I’m not a huge ballet fance, truth be told. However, I am game for trying new things and improving my dance on a whole. That’s why I’m taking ballet. I found ballet isn’t completely foreign. Some of the exercises we’ve done (plies in difference positions) remind me of strength exercises I’ve done in Bharatanatyam and Odissi. The armwork is similar to that of the Middle Eastern classes.

I enjoyed my ballet class; as of today, this isn’t something that I’m passionate about. Since I immediately clicked with other dance forms, I don’t expect to have that happen with ballet. However, I’m going to continue. While ballet may not be a love of mine, I did like it and I can see how it’s going to be useful.

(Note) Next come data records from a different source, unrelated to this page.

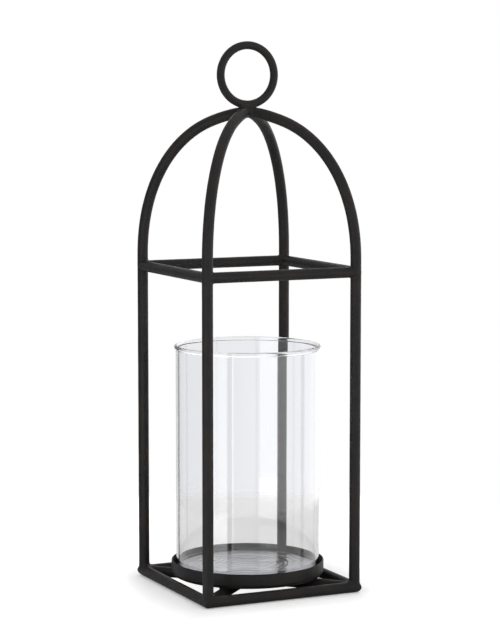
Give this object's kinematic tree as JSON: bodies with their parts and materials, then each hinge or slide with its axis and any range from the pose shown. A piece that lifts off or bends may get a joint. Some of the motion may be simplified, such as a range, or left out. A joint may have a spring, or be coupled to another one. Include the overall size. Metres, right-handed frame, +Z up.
{
  "type": "candle lantern",
  "caption": "Open candle lantern: square cage of round black rod with crossed arches and a hanging ring on top, and a loose clear glass cylinder standing in a shallow round tray.",
  "frame": {"origin": "middle of the square footprint, on the surface that the lantern stands on", "axes": "+Z up through the hanging ring; X and Y along the sides of the footprint, with the front side at -Y"},
  "size_m": [0.143, 0.143, 0.4577],
  "materials": {
    "black_coat": "satin black powder coat on round iron rod",
    "tray_coat": "satin black powder coat on pressed sheet",
    "clear_glass": "clear, fire-polished rim"
  },
  "bodies": {
    "cage": {"main_hoop": "black_coat", "front_half_hoop": "black_coat", "rear_half_hoop": "black_coat", "tie_bar_front": "black_coat", "tie_bar_right": "black_coat", "tie_bar_rear": "black_coat", "tie_bar_left": "black_coat", "base_bar_front": "black_coat", "base_bar_right": "black_coat", "base_bar_rear": "black_coat", "base_bar_left": "black_coat", "cross_rod_long": "black_coat", "cross_rod_front": "black_coat", "cross_rod_rear": "black_coat", "hanging_ring": "black_coat", "glass_tray": "tray_coat"},
    "glass": {"glass_cylinder": "clear_glass"}
  },
  "joints": [
    {"name": "glass_lift", "type": "slide", "parent": "cage", "child": "glass", "axis": [0, 0, 1], "range_m": [0, 0.15]}
  ]
}
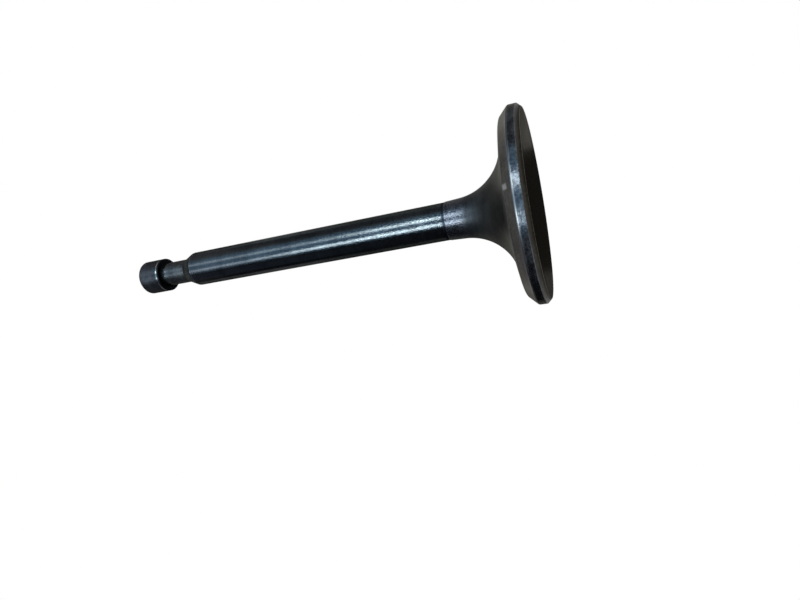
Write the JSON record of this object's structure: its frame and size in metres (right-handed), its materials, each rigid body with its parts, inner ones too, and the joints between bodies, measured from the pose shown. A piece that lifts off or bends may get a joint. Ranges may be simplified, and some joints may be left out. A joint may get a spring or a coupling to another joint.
{
  "type": "engine valve",
  "caption": "Turned poppet valve for a small engine: flat disc head with margin and angled seat face, curved neck, ground stem, keeper groove and chamfered tip.",
  "frame": {"origin": "centre of the flat combustion face, at the bottom of the head", "axes": "+Z along the stem, from the head towards the tip; the part is turned, so X and Y are any two square directions"},
  "size_m": [0.04, 0.04, 0.097],
  "materials": {
    "valve_steel": "dark ground and heat treated steel, satin stem, matt neck and head"
  },
  "bodies": {
    "root": {"valve": "valve_steel"}
  },
  "joints": []
}
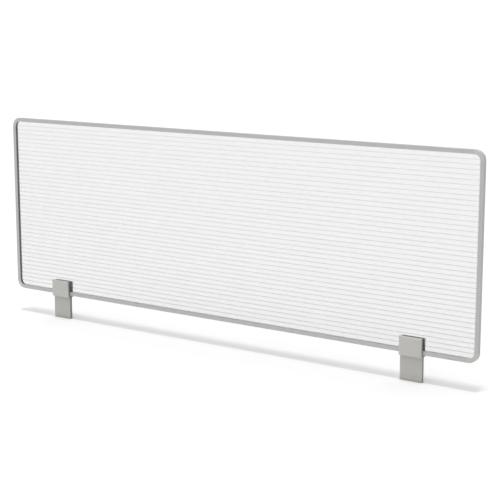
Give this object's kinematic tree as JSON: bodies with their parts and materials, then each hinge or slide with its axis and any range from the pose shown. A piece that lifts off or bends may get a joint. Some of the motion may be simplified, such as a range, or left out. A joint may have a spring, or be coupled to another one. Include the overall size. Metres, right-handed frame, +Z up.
{
  "type": "desk privacy panel",
  "caption": "Wide low privacy screen of clear ribbed twin-wall sheet in a slim silver frame with rounded corners, held up by two clamp brackets with flat foot bars.",
  "frame": {"origin": "on the desk surface under the middle of the panel: centre of the bottom of the whole object's box", "axes": "+X along the panel to the right as seen from the front, +Y towards the rear, where the screw heads are, +Z up"},
  "size_m": [1.194, 0.0201, 0.4565],
  "materials": {
    "clear_sheet": "gloss",
    "frame": "satin",
    "elbow": "satin",
    "bracket": "satin",
    "rubber": "matte",
    "screw": "satin",
    "sleeve": "matte"
  },
  "bodies": {
    "panel": {"twin_wall_sheet": "clear_sheet", "top_rail": "frame", "bottom_rail": "frame", "left_rail": "frame", "right_rail": "frame", "elbow_top_left": "elbow", "elbow_top_right": "elbow", "elbow_bottom_left": "elbow", "elbow_bottom_right": "elbow", "left_bracket": "bracket", "left_rear_pad": "rubber", "left_washers": "screw", "left_sleeves": "sleeve", "right_bracket": "bracket", "right_rear_pad": "rubber", "right_washers": "screw", "right_sleeves": "sleeve"},
    "left_clamp": {"left_clamp_plate": "bracket", "left_front_pad": "rubber"},
    "left_outer_screw": {"left_screw_outer": "screw"},
    "left_inner_screw": {"left_screw_inner": "screw"},
    "right_clamp": {"right_clamp_plate": "bracket", "right_front_pad": "rubber"},
    "right_outer_screw": {"right_screw_outer": "screw"},
    "right_inner_screw": {"right_screw_inner": "screw"}
  },
  "joints": [
    {"name": "left_outer_screw_turn", "type": "hinge", "parent": "panel", "child": "left_outer_screw", "pos_m": [-0.47, 0.0078, 0.07483], "axis": [0, 1, 0], "range_deg": [0, 1440]},
    {"name": "left_inner_screw_turn", "type": "hinge", "parent": "panel", "child": "left_inner_screw", "pos_m": [-0.442, 0.0078, 0.07483], "axis": [0, 1, 0], "range_deg": [0, 1440]},
    {"name": "left_clamp_slide", "type": "slide", "parent": "panel", "child": "left_clamp", "axis": [0, -1, 0], "range_m": [0, 0.0028]},
    {"name": "right_outer_screw_turn", "type": "hinge", "parent": "panel", "child": "right_outer_screw", "pos_m": [0.47, 0.0078, 0.07483], "axis": [0, 1, 0], "range_deg": [0, 1440]},
    {"name": "right_inner_screw_turn", "type": "hinge", "parent": "panel", "child": "right_inner_screw", "pos_m": [0.442, 0.0078, 0.07483], "axis": [0, 1, 0], "range_deg": [0, 1440]},
    {"name": "right_clamp_slide", "type": "slide", "parent": "panel", "child": "right_clamp", "axis": [0, -1, 0], "range_m": [0, 0.0028]}
  ],
  "couplings": [
    {"joint": "left_outer_screw_turn", "follows": "left_clamp_slide", "rad_per_m": 8976},
    {"joint": "left_inner_screw_turn", "follows": "left_clamp_slide", "rad_per_m": 8976},
    {"joint": "right_outer_screw_turn", "follows": "right_clamp_slide", "rad_per_m": 8976},
    {"joint": "right_inner_screw_turn", "follows": "right_clamp_slide", "rad_per_m": 8976}
  ]
}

My ankles are weaker than they had been, and the exercises we did will definitely strengthen them. I like that the exercises are simple enough (at least now) I can refine my arms and hands. The exercises were also relaxing but challenging, if only because I lack the strength.

Everyone has their theories on dance training. Some dancers are adamant about keeping their dance “pure”, ie. not studying other forms of dance. Others relish in cross training. I’m in the latter category.

I love Middle Eastern dance, don’t get me wrong. However, I do get bored occasionally and like to check out what’s there. Although I love Odissi and Bharatanatyam, I think I want try a “Western” classical dance. A lot of dance friends have said ballet has improved their posture, arms, and carriage. It looks like something that could fun and ultimately improve my Middle Eastern dance. I have decent posture, arms, and carriage, but I could always improve.

Going to ballet will also help familiarize me with ballet terms. A lot of dance teachers use them, even those without much ballet training. Rather than have to guess at what second position is, I hopefully will be able to understand without much thought.

I’m not convinced ballet will be something I love, but I think it can indeed be useful and enjoyable.